As technology keeps evolving, regulations for safeguarding electronic communications will, too. This summer, the federal government plans to publish an updated set of guidelines for complying with HIPAA, and over the coming years, athletic trainers should expect more changes to the law.

Changes could also come in state regulations, which may be even more demanding than HIPAA. “Whatever the strictest rule is, that’s the one athletic trainers should follow,” says Patty Ellis, NATA National Manager of Markets and Revenues, who serves as the association’s point person on HIPAA and FERPA. “That offers the greatest protection for both the patient and the athletic trainer.”
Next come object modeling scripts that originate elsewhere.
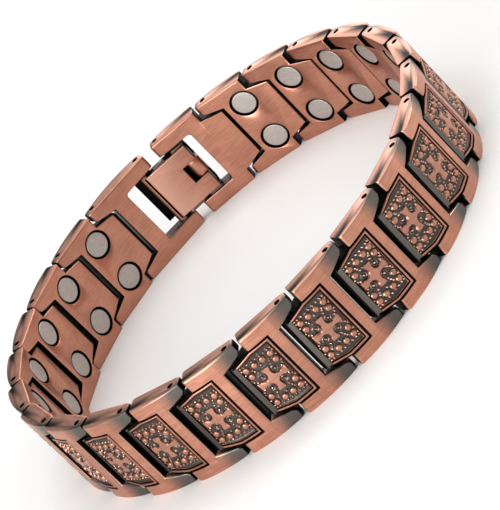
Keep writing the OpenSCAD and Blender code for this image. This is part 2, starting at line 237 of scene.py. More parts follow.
@dataclass(frozen=True)
class Loop:
    """The closed loop: a circle through all the pins, whose chords are the pin distances."""

    sizes: ChainSizes
    radius: float
    hinge_bar_angle: float

    @classmethod
    def closed(cls, sizes: ChainSizes) -> Loop:
        """The loop whose chords make one whole turn, found by repeated scaling.

        Args:
            sizes: the chain's sizes.

        Returns:
            The loop with its radius and the angle of the hinge bar.
        """
        chords = [sizes.left_end_pitch, sizes.right_end_pitch, sizes.bar_span]
        chords += [sizes.pitch] * sizes.link_count
        spans = np.array(chords)
        radius = spans.sum() / math.tau
        for _ in range(SCALING_ROUNDS):
            radius *= 2 * np.arcsin(spans / (2 * radius)).sum() / math.tau
        half_bar = math.asin(sizes.bar_span / (2 * radius))
        return cls(sizes, float(radius), math.pi / 2 + half_bar)

    def chord_angle(self, chord: float) -> float:
        """The angle at the loop's centre under a chord."""
        return 2 * math.asin(chord / (2 * self.radius))

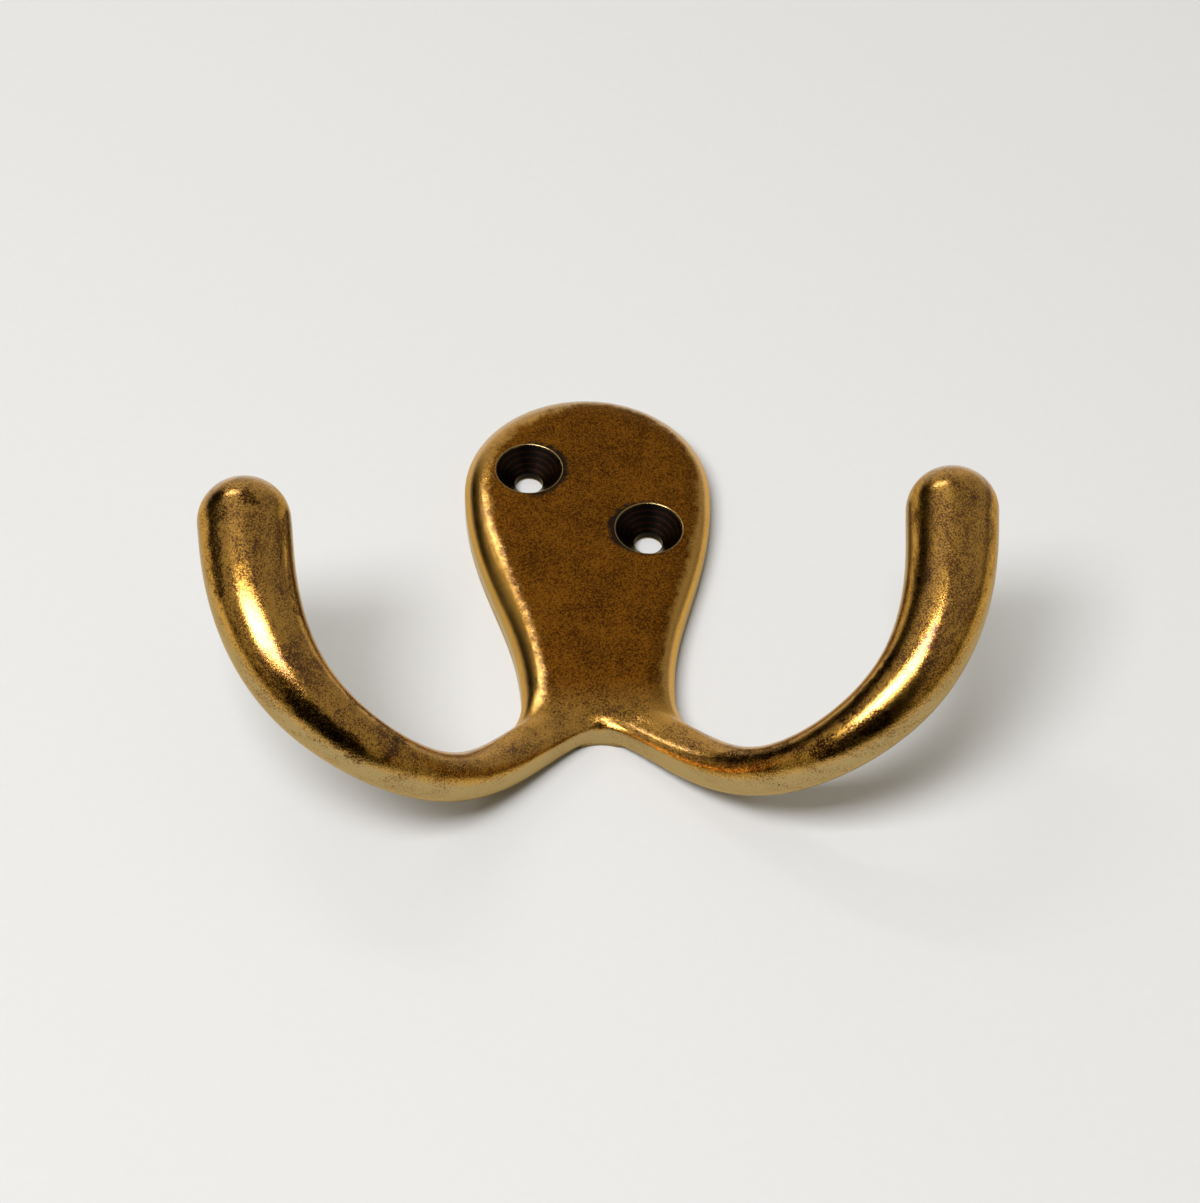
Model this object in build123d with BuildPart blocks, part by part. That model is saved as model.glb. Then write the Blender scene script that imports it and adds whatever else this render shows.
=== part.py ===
from build123d import *
from math import copysign, cos, pi, radians, sin
import os

# Hat and coat hook, cast in one piece: a pear-shaped wall plate that ends in two feet, and
# an arm that grows out of each foot, sweeps down, forwards and up, and ends in a ball.
# Millimetres. The origin is midway between the two screw holes, on the flat back.
# +Z is up, the wall is the plane y = 0, and the hook stands out towards -Y.

# Wall plate
plate_thickness = 3.2
lobe_radius = 13.0
lobe_rise = 2.3
flank_half_width = 10.4
flank_drop = 12.4
neck_half_width = 7.65
neck_drop = 26.2
crook_radius = 6.5
crook_turn = 52.0
foot_corner_radius = 0.8
front_edge_radius = 1.7
notch_radius = 5.0
notch_turn = 20.0
notch_below_neck = 4.1

# Screw holes, set on a slant
hole_half_span = 6.15
hole_half_rise = 4.4
bore_radius = 1.5
countersink_radius = 3.55
countersink_angle = 82.0

# Root of an arm: it starts flat and just under the plate's skin, over the notch, follows
# the notch down and comes through the skin of the foot at a low angle
root_turn = 6.0
leave_turn = 50.0
leave_lift = 0.3
root_inset = 0.2
root_proud = 0.2
root_fullness = 5.0

# Arm: each station is the reach from the middle, the height off the wall and the drop
# below the top of the notch
arm_bend = (12.8, 4.6, 6.9)
arm_belly = (20.6, 10.7, 9.4)
arm_turn = (28.5, 16.0, 5.3)
arm_rise = (32.2, 19.0, -1.4)
arm_tip = (33.8, 21.6, -10.8)
tip_direction = (0.08, -0.25, 0.96)
arm_radius = 2.3
tip_radius = 4.45
ball_proud = 0.02

# Shares of the arm's length, from root to tip
clear_of_plate = 0.12
round_from = 0.32
taper_start = 0.25

end_pull = 1.0
section_count = 12
section_points = 24

plate_middle = plate_thickness / 2
notch_drop = neck_drop + notch_below_neck
notch_centre_drop = notch_drop + notch_radius
arch_radius = notch_radius + arm_radius - root_proud


def ease(share):
    share = min(1.0, max(0.0, share))
    return share**2 * (3.0 - 2.0 * share)


def beside_notch(turn, lift):
    """The arm's station at a turn round the notch, lifted off the middle of the plate."""
    reach = arch_radius * sin(radians(turn))
    drop = notch_radius - arch_radius * cos(radians(turn))
    return (reach, plate_middle + lift, drop)


def half_width_at(along):
    growth = ease((along - taper_start) / (1.0 - taper_start))
    under_skin = root_inset * (1.0 - ease(along / clear_of_plate))
    return arm_radius + (tip_radius - arm_radius) * growth - under_skin


def half_depth_at(along):
    start = plate_middle - root_inset
    return start + (half_width_at(along) - start) * ease(along / round_from)


def section_outline(along):
    """Points round the arm: a full, flat-topped oval at the root that turns into a circle."""
    depth = half_depth_at(along)
    width = half_width_at(along)
    power = 2.0 / (root_fullness + (2.0 - root_fullness) * ease(along / round_from))
    points = []
    for k in range(section_points):
        turn = 2.0 * pi * k / section_points
        front = copysign(abs(cos(turn)) ** power, cos(turn)) * depth
        side = copysign(abs(sin(turn)) ** power, sin(turn)) * width
        points.append((front, side))
    return points


with BuildPart() as plate:
    with BuildSketch(Plane.XZ) as outline:
        with BuildLine():
            lobe = CenterArc((0, lobe_rise), lobe_radius, 0, 90)
            neck_point = (neck_half_width, -neck_drop)
            flank_points = (lobe @ 0, (flank_half_width, -flank_drop), neck_point)
            flank = Spline(*flank_points, tangents=[(0, -1), (0, -1)])
            crook_centre = (neck_half_width + crook_radius, -neck_drop)
            crook = CenterArc(crook_centre, crook_radius, 180, crook_turn)
            notch = CenterArc((0, -notch_centre_drop), notch_radius, 90 - notch_turn, notch_turn)
            foot = Line(crook @ 1, notch @ 0)
            mirror(about=Plane.YZ)
        make_face()
        feet = outline.vertices().filter_by(lambda v: abs(v.X) > neck_half_width and v.Y < -neck_drop)
        fillet(feet, foot_corner_radius)
    extrude(amount=plate_thickness)
    front = plate.faces().sort_by(Axis.Y)[0]
    fillet(front.edges(), front_edge_radius)

root = beside_notch(root_turn, 0.0)
leave = beside_notch(leave_turn, leave_lift)
stations = (root, leave, arm_bend, arm_belly, arm_turn, arm_rise, arm_tip)
points = [Vector(reach, -height, -notch_drop - drop) for reach, height, drop in stations]
ends = [(cos(radians(root_turn)), 0, -sin(radians(root_turn))), tip_direction]
path = Spline(*points, tangents=ends, tangent_scalars=[end_pull, end_pull])

with BuildPart() as arm:
    for k in range(section_count + 1):
        along = k / section_count
        with BuildSketch(Plane(path @ along, x_dir=(0, -1, 0), z_dir=path % along)):
            with BuildLine():
                Spline(*section_outline(along), periodic=True)
            make_face()
    loft()
    with Locations(path @ 1):
        Sphere(tip_radius + ball_proud)

with BuildPart() as hook:
    add(arm.part)
    mirror(arm.part, about=Plane.YZ)
    add(plate.part)
    with Locations(Plane.XZ.offset(plate_thickness)):
        with Locations((-hole_half_span, hole_half_rise), (hole_half_span, -hole_half_rise)):
            CounterSinkHole(bore_radius, countersink_radius, counter_sink_angle=countersink_angle)
hook.part.label = "coat_hook"

os.makedirs("parts", exist_ok=True)
export_step(hook.part, "parts/coat_hook.step")
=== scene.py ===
import math
from functools import reduce
from types import SimpleNamespace

import bmesh
import bpy
from mathutils import Matrix, Vector

# Hat and coat hook in antiqued brass, lying with its back on a pale surface.
# Metres. The row frame: +Z up the plate, the back of the plate on y = 0, arms towards -Y.
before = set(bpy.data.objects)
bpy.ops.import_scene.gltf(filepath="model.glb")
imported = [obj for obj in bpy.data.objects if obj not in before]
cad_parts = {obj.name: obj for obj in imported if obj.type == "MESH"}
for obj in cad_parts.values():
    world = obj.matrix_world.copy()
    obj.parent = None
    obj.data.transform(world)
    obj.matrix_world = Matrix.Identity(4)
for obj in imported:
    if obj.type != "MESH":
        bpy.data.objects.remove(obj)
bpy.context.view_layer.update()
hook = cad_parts["coat_hook"]

MM = 0.001

# Places on the casting
FACE_Y = -3.2 * MM
EDGE_DEPTH = 1.7 * MM
LOBE_RADIUS = 13.0 * MM
LOBE_RISE = 2.3 * MM
NECK_HALF = 7.65 * MM
NECK_DROP = 26.2 * MM
HOLES = ((-6.15 * MM, 4.4 * MM), (6.15 * MM, -4.4 * MM))
COUNTERSINK = 3.55 * MM
BEND_MIDDLE = (20.0 * MM, -25.0 * MM)
BEND_RADIUS = 14.0 * MM

# The face begins to fall away this far inside the plate's outline. It is steepest where the
# rounded edge begins.
FALL_START = 3.0 * MM
FALL_SLOPE = 0.36

# Patterns in the finish: cells to a metre, detail and roughness
GRAIN = (6400, 4.0, 0.75)
MOTTLE = (1100, 4.0, 0.60)
CLOUD = (240, 3.0, 0.55)
STREAK = (700, 4.0, 0.60)
STREAK_SQUEEZE = 0.10
SURFACE_GRAIN = (900, 3.0, 0.60)

# Parts of the casting: where each one begins and where it is full
FACING_FRONT = (0.90, 0.995)
NEAR_FACE = (FACE_Y - 0.7 * MM, FACE_Y - 0.3 * MM)
ON_ARM = (FACE_Y - 0.2 * MM, FACE_Y - 1.4 * MM)
ABOVE_ROOTS = (-31.0 * MM, -24.0 * MM)
ABOVE_FEET = (-29.0 * MM, -25.0 * MM)
EDGE_BAND = (3.4 * MM, 1.6 * MM)

# Brown patina: how far inside the outline it holds, and how much further in it gives way
# towards the left, where bright brass is painted in as a highlight on the lit edge
PATINA_EDGE = (0.4 * MM, 1.8 * MM)
PATINA_SWAY = 3.0 * MM
LEFT_SIDE = (2.0 * MM, -6.0 * MM)
LEFT_PAINTED_HIGHLIGHT = 1.2 * MM

# Screw holes: their walls, rims with a painted highlight, turning rings, and the crescents beside
# them
HOLE_WALL = (COUNTERSINK + 0.02 * MM, COUNTERSINK - 0.10 * MM)
HOLE_TOP = (FACE_Y + 0.03 * MM, FACE_Y + 0.20 * MM)
HOLE_BACK = (-0.02 * MM, -0.12 * MM)
RIM_LINE = (0.09 * MM, 0.03 * MM)
RIM_DEPTH = (FACE_Y + 0.25 * MM, FACE_Y + 0.10 * MM)
RING_STEP = 0.42 * MM
CRESCENT_SHIFT = 0.5 * MM
CRESCENT_SWAY = 1.8 * MM
CRESCENT_EDGE = (COUNTERSINK + 0.55 * MM, COUNTERSINK - 0.05 * MM)
CRESCENT_DEPTH = (FACE_Y + 1.2 * MM, FACE_Y + 0.3 * MM)

# Dark strokes on the arms, a painted reflection of the dark room: where each stroke starts and ends,
# and its half width, in mm
DARK_REFLECTION_STROKES = (
    ((-36.1, -25.4, -19.7), (-35.6, -22.2, -28.5), 0.75),
    ((-33.1, -25.9, -20.3), (-32.7, -25.8, -20.8), 0.65),
    ((-28.8, -18.4, -38.4), (-22.9, -14.0, -41.5), 0.85),
    ((-29.6, -23.0, -20.5), (-28.4, -20.9, -29.9), 0.70),
    ((-23.6, -16.7, -36.8), (-19.0, -13.2, -39.2), 0.55),
    ((19.8, -12.6, -41.2), (25.4, -16.2, -40.0), 0.85),
    ((11.3, -6.6, -36.5), (16.7, -11.2, -39.6), 0.70),
    ((21.8, -15.3, -39.2), (25.9, -18.8, -35.7), 0.60),
)
STROKE_SOFTNESS = (0.25, -0.15)
STROKE_SWAY = 1.6 * MM

# A small nick on the face
NICK_AT = (1.7 * MM, 5.0 * MM)
NICK_TURN = math.radians(50)
NICK_HALF_LENGTH = 0.55 * MM
NICK_HALF_WIDTH = 0.16 * MM
NICK_EDGE = (1.0, 0.5)

# Shades of the finish: where in its pattern each one begins and where it is full
BROWN_TONES = (0.42, 0.58)
WORN_BRIGHT = (0.44, 0.54)
PALE_SHEEN_IN_WEAR = (0.38, 0.50)
FACING_SIDEWAYS = (0.56, 0.20)
STAINED = (0.43, 0.35)
STAIN_FACING = (0.15, 0.55)
STROKE_GRAIN = (0.62, 0.50)
RING_LINE = (0.35, 0.95)
RING_GRAIN = (0.35, 0.60)

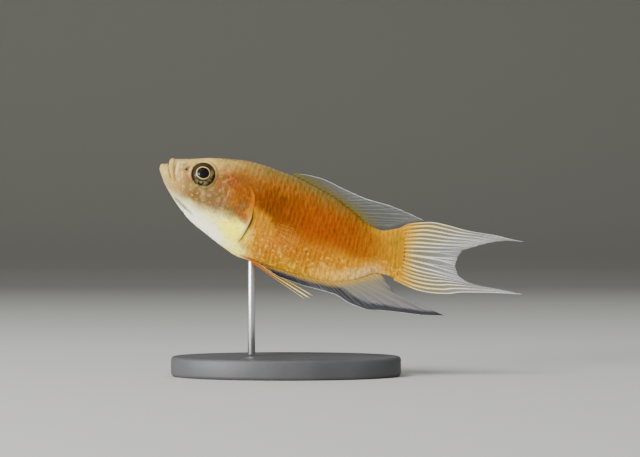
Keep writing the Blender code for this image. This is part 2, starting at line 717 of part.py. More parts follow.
def main():
    for obj in list(bpy.data.objects):
        bpy.data.objects.remove(obj)
    group = bpy.data.collections.new("paradise_fish")
    bpy.context.scene.collection.children.link(group)
    pose = bpy.data.objects.new("fish_pose", None)
    group.objects.link(pose)
    pose.location = JAW_TIP
    pose.rotation_euler = (0.0, PITCH, 0.0)
    finishes = {name: material(name, colour) for name, colour in COLOURS.items()}
    finishes["stand_rod"].node_tree.nodes["Principled BSDF"].inputs["Metallic"].default_value = 1.0

    def adopt(obj, finish):
        keep(obj, group, finishes[finish], pose)

    head = loose_object("head", head_mesh())
    jaw = loose_object("lower_jaw", head.data.copy())
    combine(head, "UNION", [lip_piece("upper_lip", False), lid_piece(-1), lid_piece(1)])
    sockets = [eye_object(side, f"socket_{side}", GAP) for side in (-1, 1)]
    pockets = [cover_piece(f"pocket_{side}", side, COVER_THICK + GAP, GAP) for side in (-1, 1)]
    combine(head, "DIFFERENCE", [mouth_block("before_mouth", True), *sockets, *pockets, *nostril_pieces()])
    adopt(head, "head")
    combine(jaw, "UNION", [lip_piece("lower_lip", True)])
    combine(jaw, "DIFFERENCE", [mouth_block("behind_mouth", False)])
    adopt(jaw, "head")

    trunk = loose_object("trunk", trunk_mesh())
    belly = rod_place()
    hole = loose_object("rod_hole", rod_mesh("rod_hole", ROD_RADIUS + GAP, -6 * MM, ROD_DEPTH + GAP))
    hole.data.transform(Matrix.Translation(pose.rotation_euler.to_matrix().inverted() @ (belly - JAW_TIP))
                        @ Matrix.Rotation(-PITCH, 4, "Y"))
    combine(trunk, "DIFFERENCE", [hole])
    adopt(trunk, "trunk")
    adopt(loose_object("tail", tail_mesh()), "tail")

    for side, word in ((-1, "left"), (1, "right")):
        adopt(eye_object(side, f"eye_{word}"), "eye")
        adopt(cover_piece(f"gill_cover_{word}", side, COVER_THICK, 0.0), "gill_cover")
        adopt(pectoral_fin(f"fin_pectoral_{word}", side), "fin")
        adopt(pelvic_fin(f"fin_pelvic_{word}", side), "fin_pelvic")
    adopt(dorsal_fin(), "fin")
    adopt(anal_fin(), "fin_anal")
    adopt(tail_lobe("fin_caudal_upper", 1, UPPER_OUTER, UPPER_INNER), "fin")
    adopt(tail_lobe("fin_caudal_lower", -1, LOWER_OUTER, LOWER_INNER), "fin")

    keep(foot_object(), group, finishes["stand_base"])
    rod = loose_object("stand_rod", rod_mesh("stand_rod", ROD_RADIUS, FOOT_SIZE.z + GAP, belly.z + ROD_DEPTH))
    rod.location = (belly.x, belly.y, 0.0)
    keep(rod, group, finishes["stand_rod"])


main()
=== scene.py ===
import math

import bpy
import numpy as np
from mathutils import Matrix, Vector


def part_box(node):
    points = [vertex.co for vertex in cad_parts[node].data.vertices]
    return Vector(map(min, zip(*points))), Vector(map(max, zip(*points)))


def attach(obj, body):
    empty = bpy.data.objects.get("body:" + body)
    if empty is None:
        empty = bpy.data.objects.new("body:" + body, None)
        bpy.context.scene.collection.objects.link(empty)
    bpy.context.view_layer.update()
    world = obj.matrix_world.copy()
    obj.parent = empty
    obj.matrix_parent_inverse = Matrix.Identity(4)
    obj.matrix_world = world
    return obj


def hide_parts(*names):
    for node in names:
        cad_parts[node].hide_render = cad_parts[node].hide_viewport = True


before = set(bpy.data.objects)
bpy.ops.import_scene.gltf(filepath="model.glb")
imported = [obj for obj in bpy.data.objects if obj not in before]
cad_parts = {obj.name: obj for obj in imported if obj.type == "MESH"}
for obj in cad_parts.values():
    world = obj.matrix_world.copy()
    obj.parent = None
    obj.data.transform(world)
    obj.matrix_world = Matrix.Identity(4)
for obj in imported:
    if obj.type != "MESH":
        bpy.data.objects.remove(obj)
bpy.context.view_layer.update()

# Skin of the head, trunk and tail.
# The fish's skin is one unbroken surface from the lips to the fleshy root of the tail fin. It is drawn
# over a row of cross sections, with the lips, the nostrils, the rims of the eye sockets, the groove in
# front of the gill cover and the cover's free rear edge raised or sunk in it.

# Sizes are in millimetres, in the fish's own level frame from the lower jaw's tip: x to the tail, y to the
# right side and z up. PITCH tips it nose up on the stand, and SWING bends the tail to the left.
MM = 0.001
LENGTH = 50.0
PITCH = math.radians(20.3)
JAW_TIP = np.array([-36.1, 0.0, 42.0])
SWING, SWING_START, SWING_END, SWING_POWER = 6.0, 22.0, 76.6, 1.8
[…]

When faced with questions about the safest course, Ellis refers athletic trainers to school attorneys and state athletic training associations. “Laws vary from state to state, so athletic trainers need to make themselves aware of which regulations apply to their own situation,” she says. “Through your state association, you can access up-to-date, local information. Seek advice from others, and if there’s legal counsel at your school, talk to them about what you should be doing to comply with the applicable rules.”

“If you have any questions about how HIPAA or FERPA affect you, always go to your school’s attorneys,” agrees Webster. “Their job is to protect the whole institution, including you, and to stay current on the laws that determine how you do your job. There’s a lot of uncertainty around HIPAA, because every attorney has his or her own opinion about what needs to be done. With that much inconsistency, the way your school attorney interprets the rules should determine how you act.

“As athletic trainers, we need to work proactively with our attorneys to stay on top of any developments,” Webster continues. “HIPAA has brought privacy and security to the forefront, and if we’re really committed to providing the best possible care, that’s where they should remain.